_PROBLEM REQUIREMENTS_. Repeat the records below exactly.

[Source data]
[START]

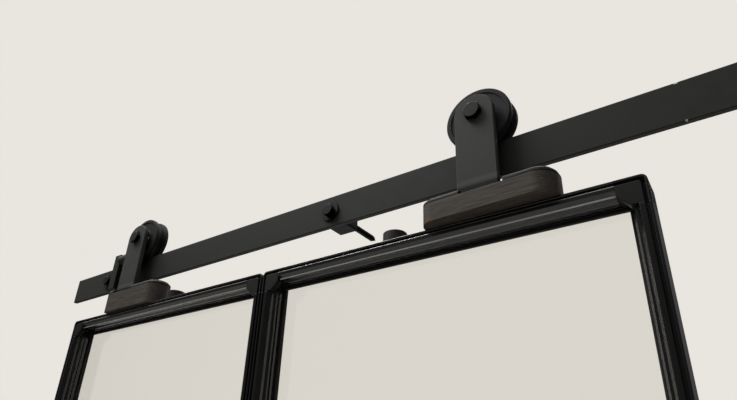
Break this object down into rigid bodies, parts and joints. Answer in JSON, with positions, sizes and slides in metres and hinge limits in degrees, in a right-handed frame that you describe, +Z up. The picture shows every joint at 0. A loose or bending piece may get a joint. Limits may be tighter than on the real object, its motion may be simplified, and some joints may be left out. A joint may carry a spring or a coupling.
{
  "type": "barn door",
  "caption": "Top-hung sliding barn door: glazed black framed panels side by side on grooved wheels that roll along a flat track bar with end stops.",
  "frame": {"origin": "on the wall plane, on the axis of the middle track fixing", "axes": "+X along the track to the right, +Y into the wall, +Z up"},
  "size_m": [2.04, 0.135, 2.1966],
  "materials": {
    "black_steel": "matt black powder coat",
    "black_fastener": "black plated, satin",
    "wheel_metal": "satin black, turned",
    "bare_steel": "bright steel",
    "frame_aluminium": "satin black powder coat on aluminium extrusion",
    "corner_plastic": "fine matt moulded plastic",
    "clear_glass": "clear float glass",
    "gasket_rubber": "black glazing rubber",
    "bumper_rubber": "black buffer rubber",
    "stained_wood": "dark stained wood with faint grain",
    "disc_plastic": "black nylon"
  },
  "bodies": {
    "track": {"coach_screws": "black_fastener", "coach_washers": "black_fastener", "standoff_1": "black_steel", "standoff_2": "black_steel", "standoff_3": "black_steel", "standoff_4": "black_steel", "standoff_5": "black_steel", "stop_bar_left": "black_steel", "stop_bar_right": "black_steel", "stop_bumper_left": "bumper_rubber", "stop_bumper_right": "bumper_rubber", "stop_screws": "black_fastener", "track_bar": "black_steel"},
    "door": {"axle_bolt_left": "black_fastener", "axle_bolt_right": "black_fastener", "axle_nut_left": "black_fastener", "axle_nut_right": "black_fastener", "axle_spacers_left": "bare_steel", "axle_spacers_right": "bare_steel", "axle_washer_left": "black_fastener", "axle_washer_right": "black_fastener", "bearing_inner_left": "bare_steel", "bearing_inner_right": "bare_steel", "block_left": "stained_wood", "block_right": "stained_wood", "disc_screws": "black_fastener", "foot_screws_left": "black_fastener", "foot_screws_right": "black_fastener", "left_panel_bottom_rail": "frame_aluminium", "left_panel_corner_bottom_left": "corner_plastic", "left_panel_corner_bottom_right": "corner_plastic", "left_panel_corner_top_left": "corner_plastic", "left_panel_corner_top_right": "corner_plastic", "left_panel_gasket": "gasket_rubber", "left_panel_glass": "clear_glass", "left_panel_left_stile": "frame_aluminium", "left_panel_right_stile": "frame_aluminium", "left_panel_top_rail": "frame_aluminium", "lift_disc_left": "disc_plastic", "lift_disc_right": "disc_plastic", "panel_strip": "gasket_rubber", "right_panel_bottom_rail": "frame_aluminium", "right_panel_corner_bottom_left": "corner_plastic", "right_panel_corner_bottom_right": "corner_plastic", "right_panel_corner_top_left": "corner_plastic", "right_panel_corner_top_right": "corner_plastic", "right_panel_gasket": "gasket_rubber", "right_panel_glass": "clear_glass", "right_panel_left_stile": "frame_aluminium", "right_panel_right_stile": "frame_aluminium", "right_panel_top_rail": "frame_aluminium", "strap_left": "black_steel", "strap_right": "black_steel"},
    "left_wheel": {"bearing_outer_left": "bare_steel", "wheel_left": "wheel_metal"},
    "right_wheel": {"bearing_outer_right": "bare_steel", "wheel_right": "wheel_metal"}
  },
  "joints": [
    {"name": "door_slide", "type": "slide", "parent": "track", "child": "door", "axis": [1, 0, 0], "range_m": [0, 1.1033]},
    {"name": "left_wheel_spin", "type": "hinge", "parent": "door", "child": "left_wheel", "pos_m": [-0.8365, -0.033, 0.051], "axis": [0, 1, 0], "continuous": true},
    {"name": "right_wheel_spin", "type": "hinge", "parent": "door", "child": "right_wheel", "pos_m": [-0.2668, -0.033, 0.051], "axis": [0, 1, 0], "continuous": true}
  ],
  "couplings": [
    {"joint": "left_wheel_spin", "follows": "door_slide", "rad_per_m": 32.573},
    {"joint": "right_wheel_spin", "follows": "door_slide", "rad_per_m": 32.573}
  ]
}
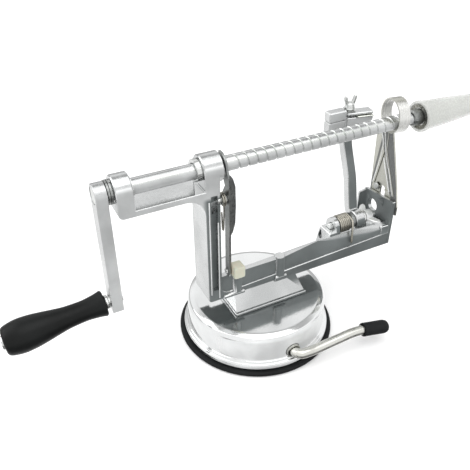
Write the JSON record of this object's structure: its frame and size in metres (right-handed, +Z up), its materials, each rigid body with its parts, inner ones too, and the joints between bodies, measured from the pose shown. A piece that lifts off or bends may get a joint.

[END]

_SOLUTION TO THIS PROBLEM_.
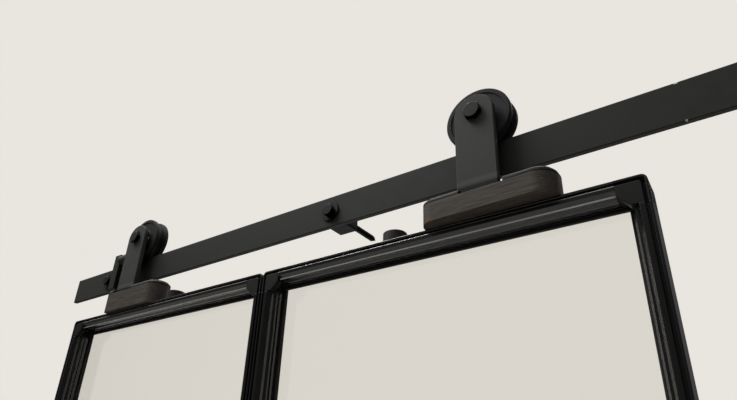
Break this object down into rigid bodies, parts and joints. Answer in JSON, with positions, sizes and slides in metres and hinge limits in degrees, in a right-handed frame that you describe, +Z up. The picture shows every joint at 0. A loose or bending piece may get a joint. Limits may be tighter than on the real object, its motion may be simplified, and some joints may be left out. A joint may carry a spring or a coupling.
{
  "type": "barn door",
  "caption": "Top-hung sliding barn door: glazed black framed panels side by side on grooved wheels that roll along a flat track bar with end stops.",
  "frame": {"origin": "on the wall plane, on the axis of the middle track fixing", "axes": "+X along the track to the right, +Y into the wall, +Z up"},
  "size_m": [2.04, 0.135, 2.1966],
  "materials": {
    "black_steel": "matt black powder coat",
    "black_fastener": "black plated, satin",
    "wheel_metal": "satin black, turned",
    "bare_steel": "bright steel",
    "frame_aluminium": "satin black powder coat on aluminium extrusion",
    "corner_plastic": "fine matt moulded plastic",
    "clear_glass": "clear float glass",
    "gasket_rubber": "black glazing rubber",
    "bumper_rubber": "black buffer rubber",
    "stained_wood": "dark stained wood with faint grain",
    "disc_plastic": "black nylon"
  },
  "bodies": {
    "track": {"coach_screws": "black_fastener", "coach_washers": "black_fastener", "standoff_1": "black_steel", "standoff_2": "black_steel", "standoff_3": "black_steel", "standoff_4": "black_steel", "standoff_5": "black_steel", "stop_bar_left": "black_steel", "stop_bar_right": "black_steel", "stop_bumper_left": "bumper_rubber", "stop_bumper_right": "bumper_rubber", "stop_screws": "black_fastener", "track_bar": "black_steel"},
    "door": {"axle_bolt_left": "black_fastener", "axle_bolt_right": "black_fastener", "axle_nut_left": "black_fastener", "axle_nut_right": "black_fastener", "axle_spacers_left": "bare_steel", "axle_spacers_right": "bare_steel", "axle_washer_left": "black_fastener", "axle_washer_right": "black_fastener", "bearing_inner_left": "bare_steel", "bearing_inner_right": "bare_steel", "block_left": "stained_wood", "block_right": "stained_wood", "disc_screws": "black_fastener", "foot_screws_left": "black_fastener", "foot_screws_right": "black_fastener", "left_panel_bottom_rail": "frame_aluminium", "left_panel_corner_bottom_left": "corner_plastic", "left_panel_corner_bottom_right": "corner_plastic", "left_panel_corner_top_left": "corner_plastic", "left_panel_corner_top_right": "corner_plastic", "left_panel_gasket": "gasket_rubber", "left_panel_glass": "clear_glass", "left_panel_left_stile": "frame_aluminium", "left_panel_right_stile": "frame_aluminium", "left_panel_top_rail": "frame_aluminium", "lift_disc_left": "disc_plastic", "lift_disc_right": "disc_plastic", "panel_strip": "gasket_rubber", "right_panel_bottom_rail": "frame_aluminium", "right_panel_corner_bottom_left": "corner_plastic", "right_panel_corner_bottom_right": "corner_plastic", "right_panel_corner_top_left": "corner_plastic", "right_panel_corner_top_right": "corner_plastic", "right_panel_gasket": "gasket_rubber", "right_panel_glass": "clear_glass", "right_panel_left_stile": "frame_aluminium", "right_panel_right_stile": "frame_aluminium", "right_panel_top_rail": "frame_aluminium", "strap_left": "black_steel", "strap_right": "black_steel"},
    "left_wheel": {"bearing_outer_left": "bare_steel", "wheel_left": "wheel_metal"},
    "right_wheel": {"bearing_outer_right": "bare_steel", "wheel_right": "wheel_metal"}
  },
  "joints": [
    {"name": "door_slide", "type": "slide", "parent": "track", "child": "door", "axis": [1, 0, 0], "range_m": [0, 1.1033]},
    {"name": "left_wheel_spin", "type": "hinge", "parent": "door", "child": "left_wheel", "pos_m": [-0.8365, -0.033, 0.051], "axis": [0, 1, 0], "continuous": true},
    {"name": "right_wheel_spin", "type": "hinge", "parent": "door", "child": "right_wheel", "pos_m": [-0.2668, -0.033, 0.051], "axis": [0, 1, 0], "continuous": true}
  ],
  "couplings": [
    {"joint": "left_wheel_spin", "follows": "door_slide", "rad_per_m": 32.573},
    {"joint": "right_wheel_spin", "follows": "door_slide", "rad_per_m": 32.573}
  ]
}
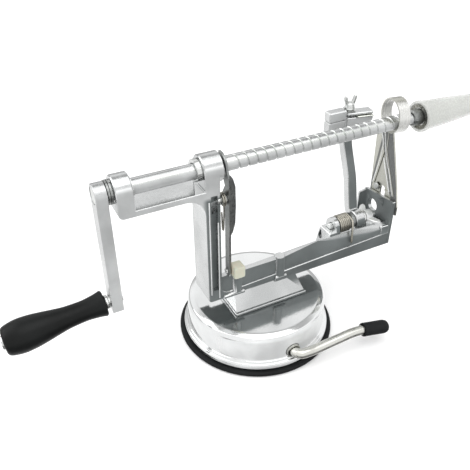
Write the JSON record of this object's structure: its frame and size in metres (right-handed, +Z up), its materials, each rigid body with its parts, inner ones too, and the joints between bodies, measured from the pose shown. A piece that lifts off or bends may get a joint.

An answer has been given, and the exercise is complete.